Talks with Bantry Bay are understood to be at an advanced stage with Superdry hopeful that a deal could be agreed as early as this week, City sources added. No agreement has been signed and a deal could yet fall apart, they added.

Superdry operates 740 branded stores across 61 countries and employs more than 2,500 people in the UK and Ireland. A spokesman for the company declined to comment.

Bantry Bay, which claims to be a “specialist lender providing commercially driven and creative debt capital solutions to corporates undergoing change”, is also understood to be in talks with discount chain Wilko over a £35m cash injection.

Wilko, which employs 16,000 people across 400 stores, was unable to convince its lenders to agree to an extension of its corporate overdraft amid rising interest rates.

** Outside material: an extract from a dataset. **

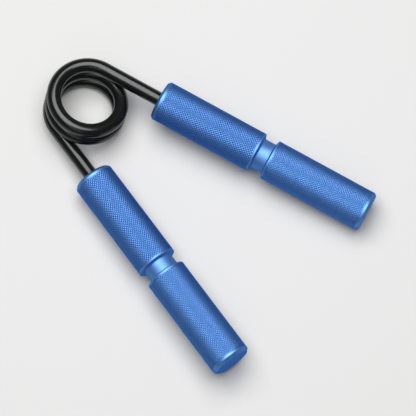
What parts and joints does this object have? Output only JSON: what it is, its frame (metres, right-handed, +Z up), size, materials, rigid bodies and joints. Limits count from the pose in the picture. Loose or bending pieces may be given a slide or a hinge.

The retail chain, founded by James Wilkinson in 1930 and now sells everything from super glue to sweets, remains in family hands.

Chief executive Jerome Saint-Marc said Wilko was reviewing how the company manages its funding so it can best trade through the current retail environment. It did not comment further.

Bantry Bay, named after the popular tourist destination in Cork, provided a £60m loan to clothing retailer Matalan over the summer.

Elliott Advisors – which owns Waterstones – is understood to be backing a bid by Matalan founder John Hargreaves to buy the business back after it was put up for sale by lenders owed more than £500m.